DiffYOLO: Object Detection for Anti-Noise via YOLO and Diffusion Models
Yichen Liu, Huajian Zhang, Daqing Gao
TL;DR
This work tackles robust object detection under degraded image quality by augmenting a YOLOv5 detector with diffusion-model features (DiffYOLO). By extracting multi-level representations from a pretrained denoising diffusion probabilistic model and injecting them into the YOLO neck, the approach enables fine-tuning instead of full retraining and improves noise resilience on low-quality inputs while preserving performance on clean data. Experiments on the DeepPCB dataset show DiffYOLO outperforming the baseline under Gaussian, Salt & Pepper, and Poisson noise, with added benefits on high-quality images. The results suggest diffusion-inspired feature augmentation as a practical, resource-conscious path to robust industrial detection, though computational overhead and data drift remain important considerations for deployment.
Abstract
Object detection models represented by YOLO series have been widely used and have achieved great results on the high quality datasets, but not all the working conditions are ideal.
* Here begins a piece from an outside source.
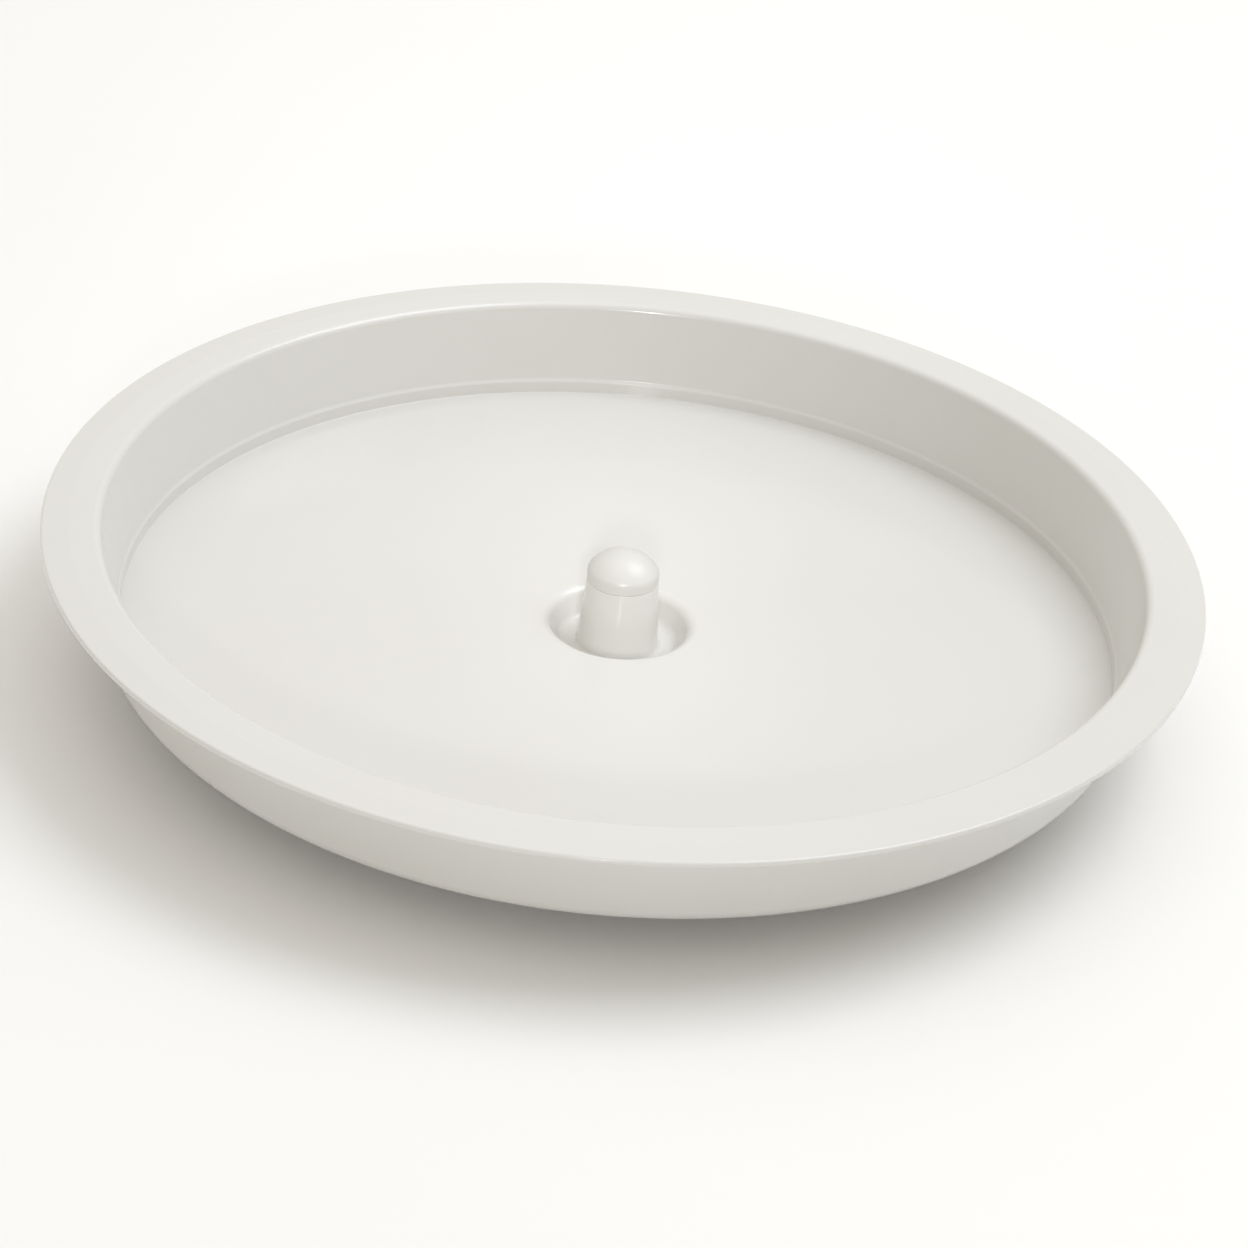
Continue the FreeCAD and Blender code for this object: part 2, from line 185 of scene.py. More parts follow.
def lathe(name, corners, segments=SEGMENTS, steps=ARC_STEPS, place=(0.0, 0.0)):
    """Mesh object that turns a closed outline about an upright axis; points on the axis become poles."""
    mesh = bmesh.new()
    rings = []
    for point in rounded_outline(corners, steps):
        radius, height = point.x * MM, point.y * MM
        if radius == 0:
            pole = mesh.verts.new((place[0] * MM, place[1] * MM, height))
            rings.append([pole] * segments)
            continue
        ring = []
        for index in range(segments):
            angle = 2 * math.pi * index / segments
            x = place[0] * MM + radius * math.cos(angle)
            y = place[1] * MM + radius * math.sin(angle)
            ring.append(mesh.verts.new((x, y, height)))
        rings.append(ring)
    for index, ring in enumerate(rings):
        following = rings[(index + 1) % len(rings)]
        for spot in range(segments):
            ahead = (spot + 1) % segments
            loop = [ring[spot], ring[ahead], following[ahead], following[spot]]
            distinct = list(dict.fromkeys(loop))
            if len(distinct) > 2:
                mesh.faces.new(distinct)
    bmesh.ops.recalc_face_normals(mesh, faces=mesh.faces)
    return new_object(name, mesh)


def rib_block(mesh, inner, outer, bottom, top, angle, rounding=0.35):
    """Adds one radial rib with rounded lower edges to a bmesh."""
    half = RIB_THICKNESS / 2
    corners = []
    for along in (inner, outer):
        for across in (-half, half):
            for height in (bottom, top):
                corners.append(mesh.verts.new(Vector((along, across, height)) * MM))
    quads = ((0, 1, 3, 2), (4, 6, 7, 5), (0, 4, 5, 1), (2, 3, 7, 6), (0, 2, 6, 4), (1, 5, 7, 3))
    for quad in quads:
        mesh.faces.new([corners[index] for index in quad])
    low = [corners[index] for index in (0, 2, 4, 6)]
    edges = [edge for edge in mesh.edges if edge.verts[0] in low and edge.verts[1] in low]
    bevelled = bmesh.ops.bevel(
        mesh, geom=edges, offset=rounding * MM, segments=3, affect="EDGES", profile=0.5,
    )
    made = set(bevelled["verts"]) | {corner for corner in corners if corner.is_valid}
    bmesh.ops.rotate(mesh, verts=list(made), cent=(0, 0, 0), matrix=Matrix.Rotation(angle, 3, "Z"))


def pin_mark(mesh, radius, x, y, bottom, top, segments=40):
    """Adds one short upright cylinder to a bmesh: an ejector or gate mark."""
    place = Matrix.Translation(Vector((x, y, (bottom + top) / 2)) * MM)
    bmesh.ops.create_cone(
        mesh, cap_ends=True, segments=segments, radius1=radius * MM, radius2=radius * MM,
        depth=(top - bottom) * MM, matrix=place,
    )


def circle_places(radius, count, first_angle=0.0):
    """X and Y of places spaced evenly round the axis."""
    places = []
    for index in range(count):
        angle = first_angle + 2 * math.pi * index / count
        places.append((radius * math.cos(angle), radius * math.sin(angle)))
    return places


def combine(piece, operand, operation):
    """Applies a boolean to a piece and deletes the operand."""
    modifier = piece.modifiers.new("boolean", "BOOLEAN")
    modifier.operation = operation
    modifier.solver = "MANIFOLD"
    modifier.object = operand
    graph = bpy.context.evaluated_depsgraph_get()
    result = bpy.data.meshes.new_from_object(piece.evaluated_get(graph))
    piece.modifiers.clear()
    piece.data = result
    bpy.data.objects.remove(operand)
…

To settle down the problem of locating targets on low quality datasets, the existing methods either train a new object detection network, or need a large collection of low-quality datasets to train. However, we propose a framework in this paper and apply it on the YOLO models called DiffYOLO. Specifically, we extract feature maps from the denoising diffusion probabilistic models to enhance the well-trained models, which allows us fine-tune YOLO on high-quality datasets and test on low-quality datasets. The results proved this framework can not only prove the performance on noisy datasets, but also prove the detection results on high-quality test datasets. We will supplement more experiments later (with various datasets and network architectures).